Abstract

Abstract Christianity is a minority religion in Southeast Asia as a whole, albeit a significant and influential one. It is professed by a majority of the population only in the Philippines and Timor Leste. Historically, the spread of Christianity and Christian values is closely linked with European colonialism in the region. Christian morality and ideas of law were introduced via legal transplants by the European colonials. The most evident example is the criminal codes that the British enacted in their colonies, which are still being administered today in Malaysia, Singapore, Myanmar, and, to some extent, Brunei. Within colonial Indochina, French civil, penal, and commercial codes interacted with local legal systems and customs. This chapter examines the influence of Christianity on laws in Southeast Asia through three lenses. The first is the Christian foundations of the legal categories of the individual and the family, highlighting tensions between local customs and modernizing developments but also intrinsic tensions between individual rights and familial traditions.
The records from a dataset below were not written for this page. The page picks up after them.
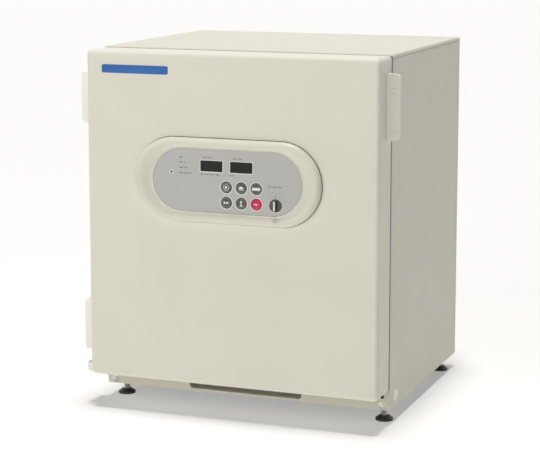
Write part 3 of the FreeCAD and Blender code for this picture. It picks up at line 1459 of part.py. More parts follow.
def main():
    """Build every node and write it."""
    os.makedirs("parts", exist_ok=True)
    right_panel = side_panel()
    left_panel = mirrored(right_panel)
    save("side_panel_left", screw_holes(left_panel))
    save("side_panel_right", screw_holes(right_panel))
    save("top_panel", screw_holes(top_panel()))
    save("back_panel", screw_holes(back_panel()))
    save("base_pan", screw_holes(base_pan()))
    save("front_rail", front_rail())
    bracket = corner_bracket()
    save("corner_brackets", mirrored(bracket), bracket)
    save("cabinet_screws", *cabinet_screws())
    save("side_plug", side_plug())
    save("front_frame", front_frame())
    save("inner_chamber", inner_chamber())
    save("chamber_heaters", *chamber_heaters())
    save("insulation", *[screw_holes(foam) for foam in insulation()])
    save("shelf_supports", *shelf_supports())
    save("duct_cover", duct_cover())
    save("chamber_sensors", *chamber_sensors())
    save("fan_motor", fan_motor())
    save("fan_impeller", impeller())
    save("rear_housing", screw_holes(rear_housing()))
    save("rear_spacers", *rear_spacers())
    save("main_board", main_board())
    save("gas_unit", gas_unit())
    save("gas_inlets", *gas_inlets())
    save("power_inlet", *power_inlet())
    save("power_rocker", power_rocker())
    save("access_port_sleeve", access_port_sleeve())
    save("access_port_plug", access_port_plug())
    for number, height in enumerate(shelf_heights(), 1):
        save("shelf_" + str(number), shelf(height))
    save("humidity_pan", humidity_pan())
    save("door_shell", door_shell())
    save("door_liner", door_liner())
    save("door_insulation", door_insulation())
    save("door_gasket", door_gasket())
    save("door_handle", door_handle())
    save("hinge_cabinet_leaves", *[cabinet_leaf(z) for z in hinge_heights], lower_pivot_arm())
    save("hinge_door_leaves", *[door_leaf(z) for z in hinge_heights], door_pivot_plate())
    save("hinge_covers", *[hinge_cover(z) for z in hinge_heights])
    save("control_housing", control_housing())
    save("control_board", control_board())
    save("panel_bezel", panel_bezel())
    save("panel_overlay", panel_overlay())
    save("display_windows", *display_windows())
    for number, (x, z) in enumerate(button_places(), 1):
        save("button_" + str(number), button(x, z))
    save("gas_selector_knob", selector_knob())
    save("inner_glass", inner_glass())
    save("inner_door_seal", inner_door_seal())
    save("inner_door_knob", inner_door_knob())
    save("inner_hinge_brackets", *[inner_hinge_bracket(z) for z in inner_hinge_heights])
    save("inner_door_hinges", *[inner_door_hinge(z) for z in inner_hinge_heights])
    for name, (x, y) in foot_places.items():
        save("foot_" + name, foot(x, y))


main()
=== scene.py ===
import json
import math

import bmesh
import bpy
from mathutils import Matrix, Vector


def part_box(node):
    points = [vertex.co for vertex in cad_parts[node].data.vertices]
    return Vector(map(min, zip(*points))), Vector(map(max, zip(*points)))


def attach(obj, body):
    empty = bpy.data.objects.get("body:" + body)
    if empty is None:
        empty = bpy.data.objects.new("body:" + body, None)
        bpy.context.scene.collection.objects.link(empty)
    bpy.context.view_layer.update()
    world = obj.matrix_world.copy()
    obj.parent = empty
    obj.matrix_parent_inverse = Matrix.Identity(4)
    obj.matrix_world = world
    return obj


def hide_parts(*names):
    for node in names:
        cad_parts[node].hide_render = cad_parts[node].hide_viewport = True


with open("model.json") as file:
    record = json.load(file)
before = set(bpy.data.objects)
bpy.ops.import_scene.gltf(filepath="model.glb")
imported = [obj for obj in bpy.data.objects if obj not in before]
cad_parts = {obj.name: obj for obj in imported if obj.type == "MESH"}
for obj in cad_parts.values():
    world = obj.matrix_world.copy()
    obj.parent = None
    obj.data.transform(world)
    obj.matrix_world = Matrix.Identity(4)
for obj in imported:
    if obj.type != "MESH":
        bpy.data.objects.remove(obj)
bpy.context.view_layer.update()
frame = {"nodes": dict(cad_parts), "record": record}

# Laboratory incubator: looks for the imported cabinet, door, control panel, chamber and fittings.
# Metres, +Z up, -Y is the front. Places are read from the frame's boxes.

MM = 0.001
FRONT = (0, -1, 0)
ink = 0.12 * MM                 # thickness of printed marks
merge = 0.002 * MM              # points nearer than this are one
same_plane = 0.01 * MM          # points nearer than this share a plane

# ---- where things are ----------------------------------------------------------------------
door_low, door_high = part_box("door_shell")
bezel_low, bezel_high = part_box("panel_bezel")
film_low, film_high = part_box("panel_overlay")
handle_low, handle_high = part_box("door_handle")
door_face = door_low.y
film_front = film_low.y
panel = (film_low + film_high) / 2


# ---- camera and studio ---------------------------------------------------------------------
camera_place = (1.0067, -2.7385, 0.7949)
camera_yaw = 20.78              # degrees, round to the handle side
camera_pitch = 8.51             # degrees, looking down
focal_length = 117.95
lens_drop = -0.1


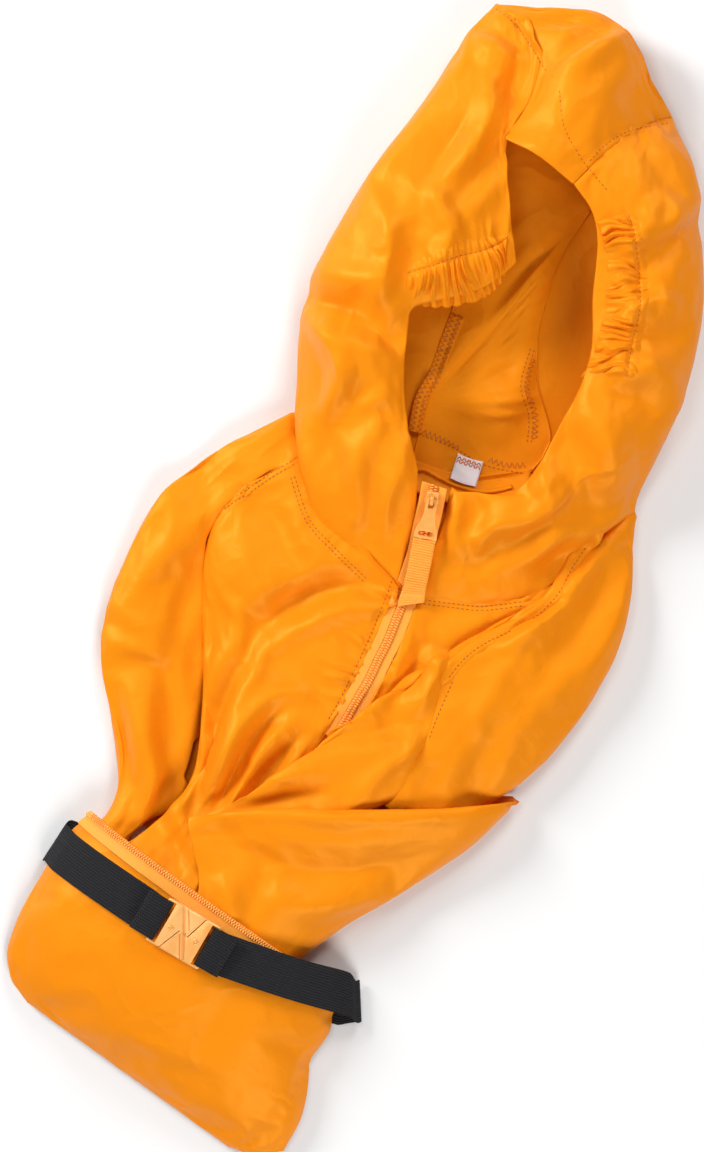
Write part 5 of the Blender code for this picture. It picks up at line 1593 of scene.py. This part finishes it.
def stitch_places(row):
    trees = [tree_of(piece) for piece in row.under]
    count = max(int(lengths_along(smooth_curve(row.curve))[-1] / (row.length + row.gap)), 2)
    spots = spaced(row.curve, count)
    run = np.gradient(spots, axis=0)
    run /= np.linalg.norm(run, axis=1)[:, None]
    places = []
    for beside in row.beside:
        for number, (spot, ahead) in enumerate(zip(spots, run)):
            side = np.array((-ahead[1], ahead[0]))
            slant = radians(row.slants[number % len(row.slants)])
            way = ahead * cos(slant) + side * sin(slant)
            start, end = (spot + side * beside + way * half * row.length for half in (-0.5, 0.5))
            ends = [top_at(trees, *start), top_at(trees, *end)]
            # Off the cloth, or where it steps, there is no stitch. Over a crest it lies higher.
            if None in ends or abs(ends[0] - ends[1]) > row.length * 1.5:
                continue
            along = np.array((*(end - start), ends[1] - ends[0]))
            along /= np.linalg.norm(along)
            over = np.array((-along[1], along[0], 0.0))
            over /= np.linalg.norm(over)
            middle = (start + end) / 2
            crown = top_at(trees, *middle) or 0.0
            middle = np.array((*middle, max(sum(ends) / 2, min(crown, max(ends) + 0.6)) + 0.16))
            places.append((middle, along, over, np.cross(along, over)))
    return places


def thread(name, colour):
    """Twisted polyester thread: a soft shine, and its twist as fine slanting bands."""
    material = new_material(name)
    twist = texture(material, "Wave", {"Scale": 900.0}, bands_direction="DIAGONAL")
    colour_by(material, twist, [c * 0.7 for c in colour], colour)
    fill_shader(material, {"Roughness": 0.5})
    return material


def sew_rows(name, rows, thickness, material):
    places = [place for row in rows for place in stitch_places(row)]
    pattern = bead(rows[0].length, thickness, thickness * 0.7, 6, 4)
    dress(repeat(name, pattern, places), material)


# This thread is the cloth's orange, coloured darker than the cloth it sews: painted shade along the
# seams.
orange_thread_painted_shade = thread("orange_thread_painted_shade", (0.52, 0.11, 0.003))
seam_thread = thread("seam_thread", (0.72, 0.18, 0.004))
label_thread = thread("label_thread", (0.85, 0.19, 0.005))
black_thread = thread("black_thread", (0.012, 0.012, 0.014))
hood = (hood_side_left, hood_side_right, hood_centre)
fronts = (front_left, front_right)
sew_rows("topstitching", (
    Row(BRIM, hood), Row(GUSSET_RIGHT, hood, (1.6,)), Row(GUSSET_LEFT, hood, (-1.8,)),
    Row(RAGLAN_LEFT, fronts, (1.2, 3.6)), Row(NECK_LEFT, fronts, (0, -2.4)),
    Row(NECK_RIGHT, fronts, (0, -2.4)),
    Row(((60, -52), (58, -70), (57, -86)), (*fronts, sleeve_right)),
    Row(ZIP_SEAM_LEFT, fronts),
    Row(RAGLAN_RIGHT[1:-1], (raglan_seam_right,), (1.4,)),
    Row(((46, 152), (47, 130), (57, 115), (61, 100)), (hood_centre,), (-1.2, 1.2)),
    Row(((-6, 84), (20, 82), (40, 78), (62, 80)), (neck_facing, hood_centre)),
), 0.55, orange_thread_painted_shade)
sew_rows("hood_overlocking", tuple(Row(*row, (66, -66)) for row in (
    (OVERLOCKED, (hood_centre, overlocked_strip), (-2.2, 2.2), 4.2, -2.7),
    (((46, 150), (47, 130), (57, 115), (61, 102)), (hood_centre,), (2.6,), 4.2, -2.7),
    (((-4, 87), (10, 86), (22, 84)), (hood_centre,), (-1.0,), 3.6, -2.2),
    (((42, 83), (52, 83), (62, 86)), (hood_centre,), (-1.0,), 3.6, -2.2),
)), 0.5, seam_thread)
sew_rows("casing_stitches", tuple(
    Row(
        spaced(casing.fade, 12) * (1 - casing.stitched) + spaced(casing.rim, 12) * casing.stitched,
        (bpy.data.objects[casing.node + "_ruffles"],), (0,), 1.9, 0.8,
    ) for casing in CASINGS
), 0.42, orange_thread_painted_shade)
sew_rows("label_zigzag", (
    Row(((23.5, 76.3), (31, 76.3), (38.7, 76.4)), (size_label,), (-1.1, 0.9), 2.6, -1.3, (60, -60)),
), 0.8, label_thread)
sew_rows("belt_stitches", tuple(
    Row(
        [in_buckle(side * (BAR + 12.4), across, 0)[:2] for across in (-11.5, 0, 11.5)],
        (belt,), (-0.6, 0.6), 1.5, 0.5,
    ) for side in (-1, 1)
), 0.5, black_thread)
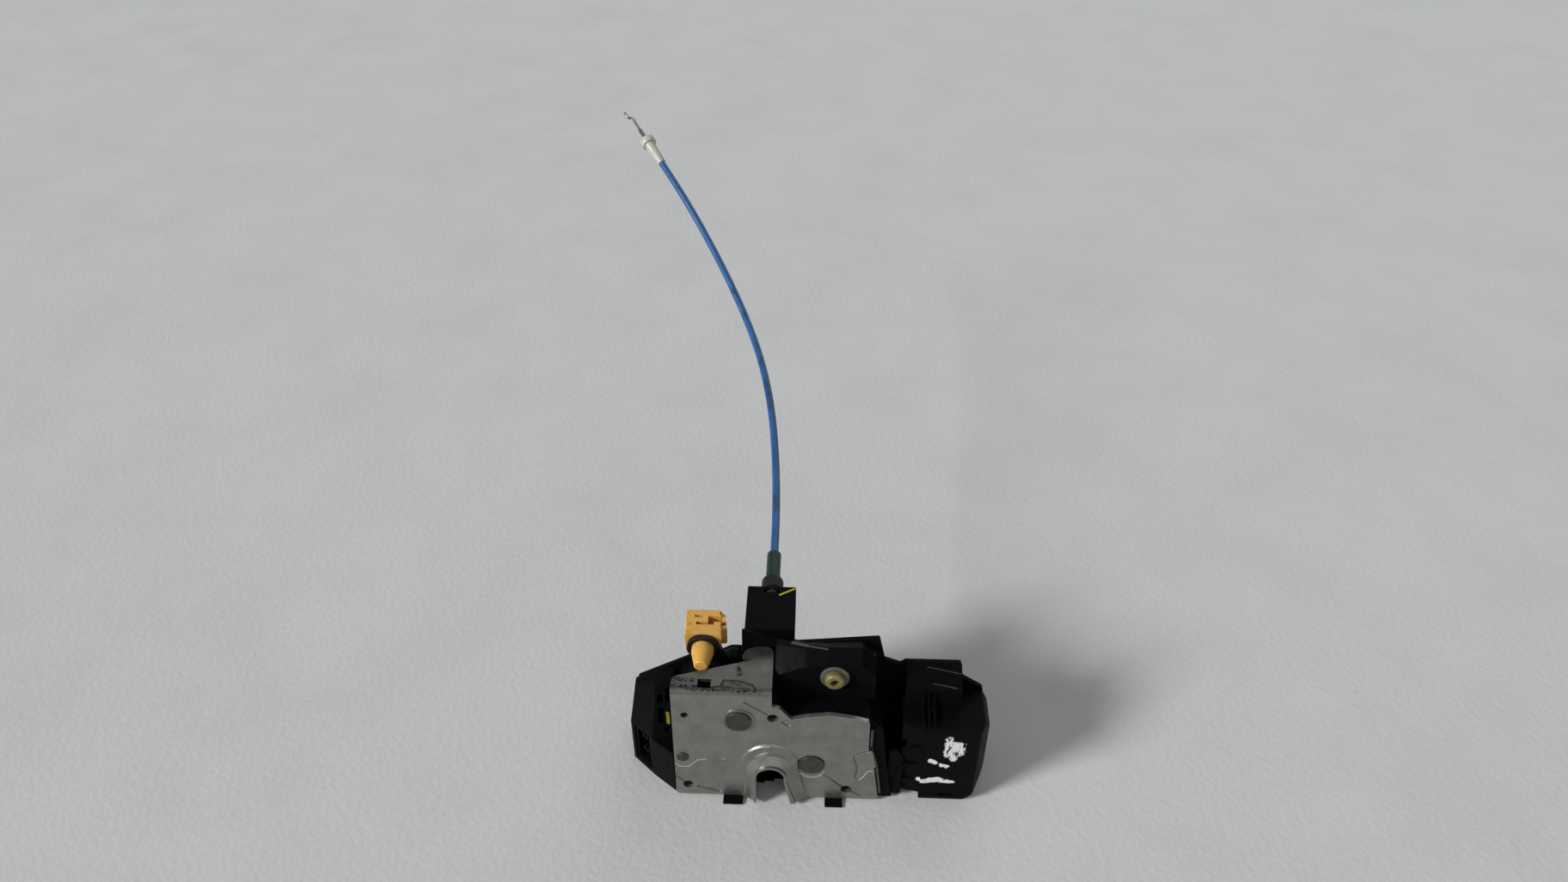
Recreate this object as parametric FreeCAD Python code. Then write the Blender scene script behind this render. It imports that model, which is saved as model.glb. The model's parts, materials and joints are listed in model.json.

The second discusses Christian influences on the law through the ongoing shaping of public morality by Christian institutions and actors, especially in the modern arena of abortion rights, reproductive health, and homosexuality but also in the traditional fields of family reforms. The third analyzes how Christianity has influenced the very conception of religion, privileging Catholicism through canon law concepts in the Philippines but also posing specific problems for arguably the most secularist state in the region, Vietnam.